The possibility sat like a crushing weight deep in her heart.
“I flew in from the coast for this unveiling. What are you doing out here? You’ll miss the whole show.”
She turned her face to the dark-haired man who’d come up beside her. “Cole!”
Julia threw her arms around his neck and was swallowed up in a crushing bear hug by one of her favorite childhood friends. When he set her back on the floor, she stepped back and took a good look at him. Part of her couldn’t help but feel better. He’d matured into a handsome man, taller and broader than she remembered, but with the same killer smile. The extra lines beside his eyes worried her a tad, but he was still her best buddy.
“When did you get here?”
“This morning.”
She reached behind him and flicked the long ponytail that hung down his back. “And what’s this?”
“Fifteen years of hard living.” He captured her hand between both of his. “Don’t change the subject. They’re about to take off Ma
c’s bandages. Don’t you want to be there?”
Her gaze flitted out the window and back to Cole. She had no way to explain how torn she was, no way to make him understand the depths of her feelings for his brother, no way to tell him how badly she could be hurt.
“He’s asking for you.”
With that, something flip-flopped inside her heart. If Mac needed her, she couldn’t stay away.
MAC KNEW THE instant Julia entered the room. It wasn’t the sound of the door opening and closing, or the hushed welcomes and good wishes as his family greeted Cole.
It was sunshine. Pure and simple.
Mac breathed in deeply and felt a sense of calm sweep through him. Today was the day. He’d find out if the transplant was a success. One eye couldn’t be saved, but maybe—maybe there’d be enough of a man left among all the scars for Julia to love.
“You ready, Mac?”
Mac liked Dr. Perulakhar. The man didn’t mince words, and he knew his business. He’d made it clear from the beginning that the lens transplant wasn’t a guaranteed success. And though the surgery had gone well, there was a possibility that his body could still reject or refuse to adapt to the new eye.
“I’m ready.”
“I’ll have to ask everyone to leave.” His family lined up for hugs and handshakes and prayers and then filed out of the room.
“Wait.” Mac reached out his hand. He couldn’t do this alone. He needed Julia. Sight or no, he needed her.
“It’s not customary to have an audience for this. Sometimes their reactions can affect a patient’s recovery.”
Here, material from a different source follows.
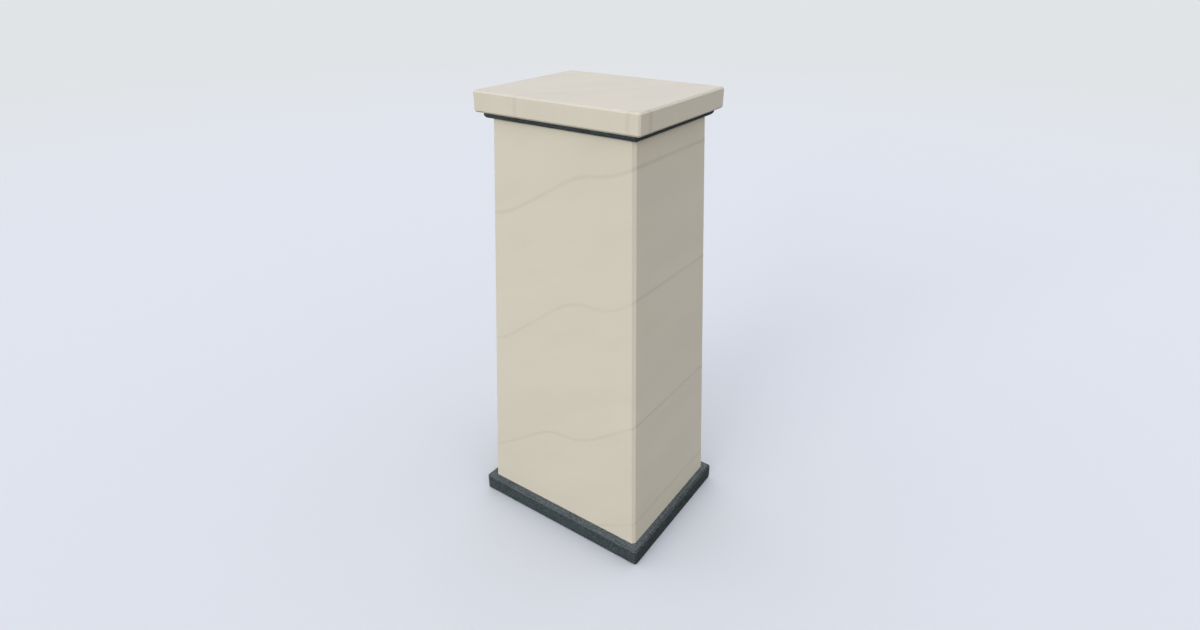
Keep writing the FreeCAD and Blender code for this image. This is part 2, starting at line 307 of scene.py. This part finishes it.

“She’s a registered nurse.”
“Very well.”
His hand seemed to hover in the air for an eternity. Mac frowned. An unexpected sense of loss sabotaged his preparation for this last step of the operation. Had she left despite the doctor’s approval?
“I’m here.” Julia’s fingers touched his. He turned his hand and gripped hers tight, pulling her to his side at the edge of the hospital bed. He breathed in deeply, calmly. All was right with his world again.
“I’m ready now.”
“I’ll just dim the lights.”
Mac held his breath. He pumped his hand around Julia’s, then held her with both hands.
The doctor cut the bandages from his eyes. “Keep them closed for a moment.” He dabbed at his eyelid with a cool compress of some kind, did the kind of checking that doctors do. “All right. Open them slowly. Slowly.”